=== Raw data ===

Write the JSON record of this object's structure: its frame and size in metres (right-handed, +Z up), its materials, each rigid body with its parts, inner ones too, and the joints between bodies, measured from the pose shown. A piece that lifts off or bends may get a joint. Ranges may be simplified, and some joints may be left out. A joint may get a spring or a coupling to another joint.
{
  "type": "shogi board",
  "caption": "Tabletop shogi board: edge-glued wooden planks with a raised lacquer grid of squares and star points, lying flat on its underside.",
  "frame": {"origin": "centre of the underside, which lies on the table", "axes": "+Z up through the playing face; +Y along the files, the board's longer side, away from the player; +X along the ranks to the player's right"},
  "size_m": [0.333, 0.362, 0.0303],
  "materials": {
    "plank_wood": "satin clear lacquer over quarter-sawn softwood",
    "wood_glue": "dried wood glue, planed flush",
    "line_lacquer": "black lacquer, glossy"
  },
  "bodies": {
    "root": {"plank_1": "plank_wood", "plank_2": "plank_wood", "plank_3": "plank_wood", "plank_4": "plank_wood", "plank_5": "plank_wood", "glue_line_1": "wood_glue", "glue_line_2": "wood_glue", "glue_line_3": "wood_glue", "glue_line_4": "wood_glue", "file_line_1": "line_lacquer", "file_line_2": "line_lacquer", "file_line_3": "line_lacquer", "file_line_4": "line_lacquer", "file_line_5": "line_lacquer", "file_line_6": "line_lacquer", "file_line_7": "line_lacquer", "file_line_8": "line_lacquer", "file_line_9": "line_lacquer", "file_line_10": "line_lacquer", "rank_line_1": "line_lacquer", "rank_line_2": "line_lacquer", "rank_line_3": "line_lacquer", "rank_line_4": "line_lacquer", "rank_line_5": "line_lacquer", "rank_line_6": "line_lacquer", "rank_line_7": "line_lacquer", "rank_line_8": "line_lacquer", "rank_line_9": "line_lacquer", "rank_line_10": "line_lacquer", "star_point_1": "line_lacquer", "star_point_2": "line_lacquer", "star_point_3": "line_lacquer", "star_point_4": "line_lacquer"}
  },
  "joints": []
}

===

■ **Objective**: Type out the material again exactly as presented.

■ **Solution below**:
Write the JSON record of this object's structure: its frame and size in metres (right-handed, +Z up), its materials, each rigid body with its parts, inner ones too, and the joints between bodies, measured from the pose shown. A piece that lifts off or bends may get a joint. Ranges may be simplified, and some joints may be left out. A joint may get a spring or a coupling to another joint.
{
  "type": "shogi board",
  "caption": "Tabletop shogi board: edge-glued wooden planks with a raised lacquer grid of squares and star points, lying flat on its underside.",
  "frame": {"origin": "centre of the underside, which lies on the table", "axes": "+Z up through the playing face; +Y along the files, the board's longer side, away from the player; +X along the ranks to the player's right"},
  "size_m": [0.333, 0.362, 0.0303],
  "materials": {
    "plank_wood": "satin clear lacquer over quarter-sawn softwood",
    "wood_glue": "dried wood glue, planed flush",
    "line_lacquer": "black lacquer, glossy"
  },
  "bodies": {
    "root": {"plank_1": "plank_wood", "plank_2": "plank_wood", "plank_3": "plank_wood", "plank_4": "plank_wood", "plank_5": "plank_wood", "glue_line_1": "wood_glue", "glue_line_2": "wood_glue", "glue_line_3": "wood_glue", "glue_line_4": "wood_glue", "file_line_1": "line_lacquer", "file_line_2": "line_lacquer", "file_line_3": "line_lacquer", "file_line_4": "line_lacquer", "file_line_5": "line_lacquer", "file_line_6": "line_lacquer", "file_line_7": "line_lacquer", "file_line_8": "line_lacquer", "file_line_9": "line_lacquer", "file_line_10": "line_lacquer", "rank_line_1": "line_lacquer", "rank_line_2": "line_lacquer", "rank_line_3": "line_lacquer", "rank_line_4": "line_lacquer", "rank_line_5": "line_lacquer", "rank_line_6": "line_lacquer", "rank_line_7": "line_lacquer", "rank_line_8": "line_lacquer", "rank_line_9": "line_lacquer", "rank_line_10": "line_lacquer", "star_point_1": "line_lacquer", "star_point_2": "line_lacquer", "star_point_3": "line_lacquer", "star_point_4": "line_lacquer"}
  },
  "joints": []
}